Is there something you’re most proud of at Recurate?
I’m just really proud of creating this team and trying to build it. It’s not perfect. Stuff happens all the time, but I really enjoy working with the people. I want to create an environment where we all feel supported, we can be honest with each other, and there’s just a lot of trust within the team. For me, the journey’s more important than the destination. It’s not that I don’t care what we’re doing, but I care way more about how we do it.
I’m also really proud of La Ligne’s International Women’s Day Auction that recently launched. There are a million learnings looking back, but I generally feel like we did a really good job staying organized, supporting the La Ligne team, and trying to keep it moving forward. Even though there was a very, very late night involved, I really enjoyed making it happen together.
Does being a mother fuel your passion for what you do?
It’s definitely shaped how I work. I feel like I’m a lot more efficient just because I have less time, and I really enjoy just getting sh*t done. Becoming a mother completely changed my life and how I see the world. I do feel like one of the superpowers of moms is just getting a lot of things done quickly. I think it also reinforces the sustainability aspect of why I’m doing this. I cared about sustainability before having a kid, but now I have even more of a reason… I certainly hope that my daughter gets to have some good experiences.

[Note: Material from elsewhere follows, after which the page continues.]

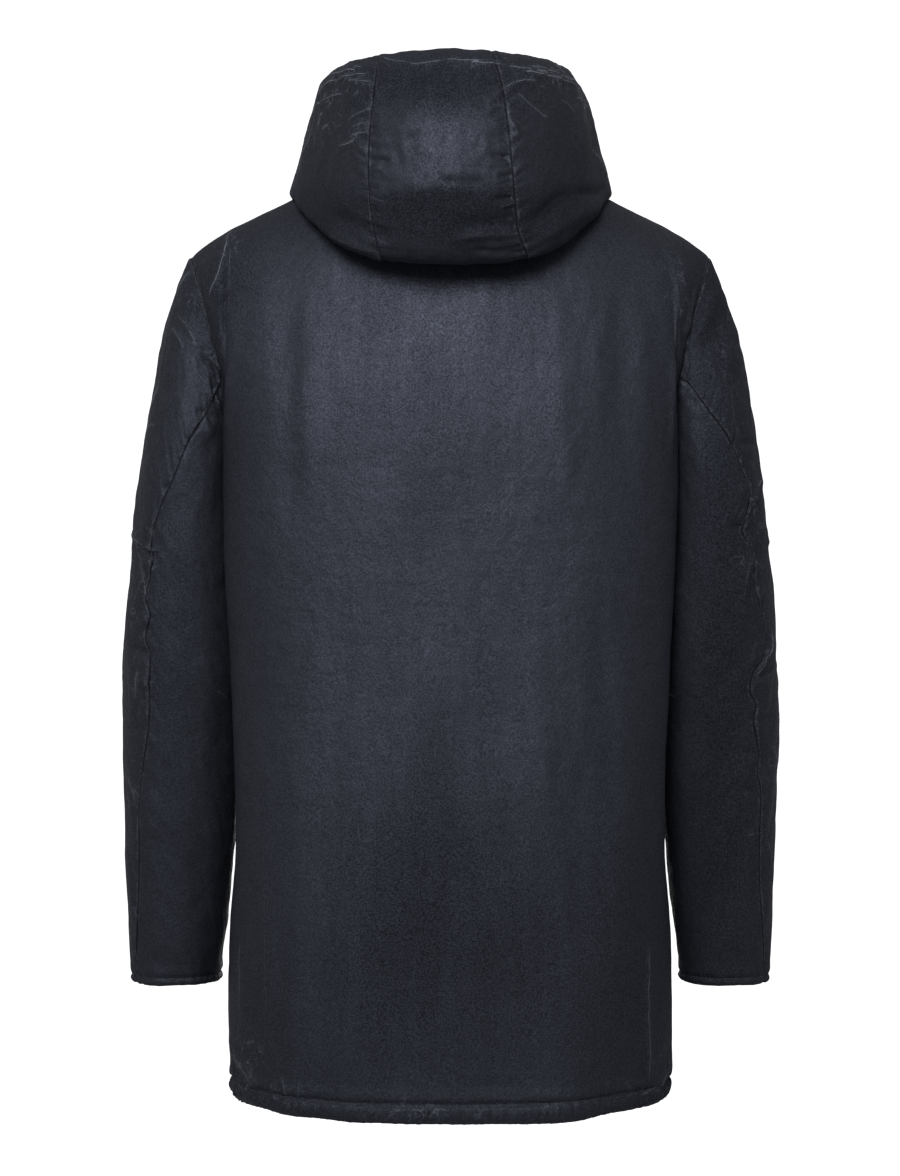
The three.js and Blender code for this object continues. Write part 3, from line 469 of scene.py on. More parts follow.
def in_photo(p):
    """Where points are seen in the photo, in its pixels: their places from the camera's axis, as
    large as their distance makes them."""
    nearer = CAMERA["away"] / (CAMERA["away"] - p[..., 1]) / PHOTO["pixel"]
    x = PHOTO["middle_x"] - p[..., 0] * nearer
    return x, PHOTO["middle_y"] + (CAMERA["z"] - p[..., 2]) * nearer


# All in millimetres or as shares of a crease's length: the narrowest half width that the grids can
# hold, how far cracked wax reaches from a crease, and the lengths in which both die out at its ends
FINEST, CRACKED_REACH = 2.1, 5
CREASE_END, CRACK_END = 0.3, 0.15
# The distance to a crease where there is none, and to an edge where none counts
NO_CREASE, NO_EDGE = 9.0, 99.0
# How many times higher than in the tables the creases stand, the share of that where the cloth is
# seen edge on, and how squarely it has to face the camera for all of it
HEIGHTEN, EDGE_ON, SQUARE_ON = 1.8, 0.3, 0.5


def creases(rows, x, y):
    """The sum of all creases at places in the photo, in millimetres, each a bell across its bent line
    that eases in and out along it. Also the signed distance to the crease with the most cracked wax
    there, and how cracked it is."""
    height, line, light = np.zeros_like(x), np.full_like(x, NO_CREASE), np.zeros_like(x)
    for x0, y0, x1, y1, bow, wide, high, crack in zip(*rows.values()):
        ex, ey = x1 - x0, y1 - y0
        length = np.hypot(ex, ey)
        along = ((x - x0) * ex + (y - y0) * ey) / length**2
        off = ((x - x0) * ey - (y - y0) * ex) / length * PHOTO["pixel"]
        off = off - 4 * bow * along * (1 - along)
        taper = ease(along / CREASE_END) * ease((1 - along) / CREASE_END)
        height += high * bell(off, max(wide, FINEST)) * taper
        fade = ease(along / CRACK_END) * ease((1 - along) / CRACK_END)
        here = crack * bell(off, CRACKED_REACH) * fade
        line = np.where(here > light, off, line)
        light = np.maximum(light, here)
    return height, line, light


def ripple(x, pitch, seed):
    """A smooth, uneven wave from -1 to 1 with about one crest in each pitch: a sum of five sines of
    pitches near it."""
    chance = np.random.default_rng(seed)
    total = sum(
        np.sin(2 * np.pi * (x / (pitch * chance.uniform(0.6, 1.8)) + chance.random())) for _ in range(5)
    )
    return total / 2.5


def drape(x, y, long_x, long_y, seed, waves=14):
    """Soft, uneven undulations from -1 to 1: a sum of plane waves, whose lengths along the two axes
    are near the ones given."""
    chance = np.random.default_rng(seed)
    total = 0
    for _ in range(waves):
        turn = chance.uniform(0, 2 * np.pi)
        stretch = chance.uniform(0.7, 1.9)
        kx, ky = np.cos(turn) / (long_x * stretch), np.sin(turn) / (long_y * stretch)
        total = total + np.sin(2 * np.pi * (x * kx + y * ky + chance.random()))
    return total / np.sqrt(waves / 2) / 1.6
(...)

As a passionate secondhand shopper, what’s one of your all-time best finds?
During college, I was in southern California in the Inland Empire near LA, where there are so many thrift stores. I found a pair of Salvatore Ferragamos in my size that had never been worn, and they were like $8, so that was the best! I wore them to the ground. I will say that I would have never tried Ferragamos, ever, and now I would 100% pay $400 for a pair of their shoes because they were just amazing shoes. So, resale is really good for brands, I’m just sayin’!